There are more important things in this world than measurable success and it so saddens my heart that those mama's chose to look the other way when the opportunity to teach those values presented themselves that day at the pool.  So tragic really, the belittling of our roles as mothers to settle instead for the role of shuttle-bus from one activity to the next.  Because we have so. much. more. to offer our children.

Thursday, June 6, 2013

skinny sausage & kale soup

Back in the day I used to make sure the fridge was packed full of healthy options and a nutritious dinner was on the table each night.  Then somewhere among mountains of textbooks & piles of case studies, this ambition was lost.  But do not fret my friends, because I am back to reclaim it and gosh darn if this little fam isn't going to start eating healthier again!  Seriously, it must be some kind of a travesty to eat as much Costco pizza as we do.  But no more.  No more.

This soup is one of our new favorites.  A simple & healthy recipe, reminiscent of Olive Garden's Zuppa Toscana.  The key to the flavor of the soup lies in the sausage you choose.  If you choose the wrong sausage, your soup will likely turn out bland.  We prefer to use Isernio's Premium Hot Italian Chicken Sausage, low in fat, full of flavor.
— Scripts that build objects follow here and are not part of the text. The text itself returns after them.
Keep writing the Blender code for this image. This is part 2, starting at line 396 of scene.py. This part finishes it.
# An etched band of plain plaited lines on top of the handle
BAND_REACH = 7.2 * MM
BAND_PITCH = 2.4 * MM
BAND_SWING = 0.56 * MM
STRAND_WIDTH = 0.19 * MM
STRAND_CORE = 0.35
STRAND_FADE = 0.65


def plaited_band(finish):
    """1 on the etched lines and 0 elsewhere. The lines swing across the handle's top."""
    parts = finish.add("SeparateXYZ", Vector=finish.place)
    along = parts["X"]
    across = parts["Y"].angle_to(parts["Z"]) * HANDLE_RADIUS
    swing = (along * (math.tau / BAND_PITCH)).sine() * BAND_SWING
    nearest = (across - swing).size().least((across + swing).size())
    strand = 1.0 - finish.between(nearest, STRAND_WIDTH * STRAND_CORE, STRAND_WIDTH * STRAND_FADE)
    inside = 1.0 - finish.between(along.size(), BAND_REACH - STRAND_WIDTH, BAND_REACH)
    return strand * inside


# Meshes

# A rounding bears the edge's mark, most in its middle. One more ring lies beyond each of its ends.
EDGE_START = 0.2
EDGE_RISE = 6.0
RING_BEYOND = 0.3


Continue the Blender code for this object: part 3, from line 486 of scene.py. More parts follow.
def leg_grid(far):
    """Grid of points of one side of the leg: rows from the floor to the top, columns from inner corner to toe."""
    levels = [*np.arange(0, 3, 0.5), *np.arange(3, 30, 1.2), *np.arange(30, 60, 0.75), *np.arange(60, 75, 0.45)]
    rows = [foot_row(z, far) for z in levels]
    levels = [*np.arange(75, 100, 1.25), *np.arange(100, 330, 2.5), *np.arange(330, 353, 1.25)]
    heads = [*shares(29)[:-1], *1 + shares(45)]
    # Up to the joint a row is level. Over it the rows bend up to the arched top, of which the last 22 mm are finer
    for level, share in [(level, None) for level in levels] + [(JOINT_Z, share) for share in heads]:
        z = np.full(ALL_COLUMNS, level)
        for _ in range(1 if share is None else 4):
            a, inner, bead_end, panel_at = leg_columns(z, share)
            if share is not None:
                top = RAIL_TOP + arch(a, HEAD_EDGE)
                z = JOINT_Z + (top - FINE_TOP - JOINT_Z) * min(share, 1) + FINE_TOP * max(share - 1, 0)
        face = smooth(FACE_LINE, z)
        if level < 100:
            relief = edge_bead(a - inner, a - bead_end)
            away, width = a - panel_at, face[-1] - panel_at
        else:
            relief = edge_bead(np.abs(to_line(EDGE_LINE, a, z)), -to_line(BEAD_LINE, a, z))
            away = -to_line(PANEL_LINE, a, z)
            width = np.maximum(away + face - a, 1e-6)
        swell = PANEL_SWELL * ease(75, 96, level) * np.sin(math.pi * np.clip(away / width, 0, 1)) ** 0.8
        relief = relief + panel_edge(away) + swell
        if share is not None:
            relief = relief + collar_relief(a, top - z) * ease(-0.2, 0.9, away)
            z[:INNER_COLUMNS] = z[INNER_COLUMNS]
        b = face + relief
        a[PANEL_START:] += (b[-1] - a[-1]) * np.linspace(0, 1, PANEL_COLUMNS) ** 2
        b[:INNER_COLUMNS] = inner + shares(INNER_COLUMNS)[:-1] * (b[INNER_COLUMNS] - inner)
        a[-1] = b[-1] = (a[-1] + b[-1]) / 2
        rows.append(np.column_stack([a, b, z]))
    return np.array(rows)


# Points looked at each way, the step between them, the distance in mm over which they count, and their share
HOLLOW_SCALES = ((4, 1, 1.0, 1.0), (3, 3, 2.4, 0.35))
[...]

  • 1 lb ground Isernio's Premium Hot Italian Chicken Sausage
  • 5 red potatoes
  • 1 onion
  • 1 tablespoon minced garlic
  • 2- 14 oz cans chicken broth
  • 6 cups water {Give or take to your preference--I like my soup brothy}
  • 2 cups kale, chopped
  • 1/2 cup low fat sour cream

  •  Cook sausage on medium-high heat until brown. {I like to cook it in the pot I'll be mixing all the soup ingredients into later, this way I don't lose any of the liquid or oils that come out of the meat during the cooking process.  The sausage holds the flavor of the soup, so don't waste it!}
  • Slice potatoes and onions. In separate skillet, saute onions, potatoes and garlic until done.
  • In large pot combine all ingredients except sour cream. Cover and simmer on low heat for 20 minutes.
  • Remove from heat, mix in sour cream and serve.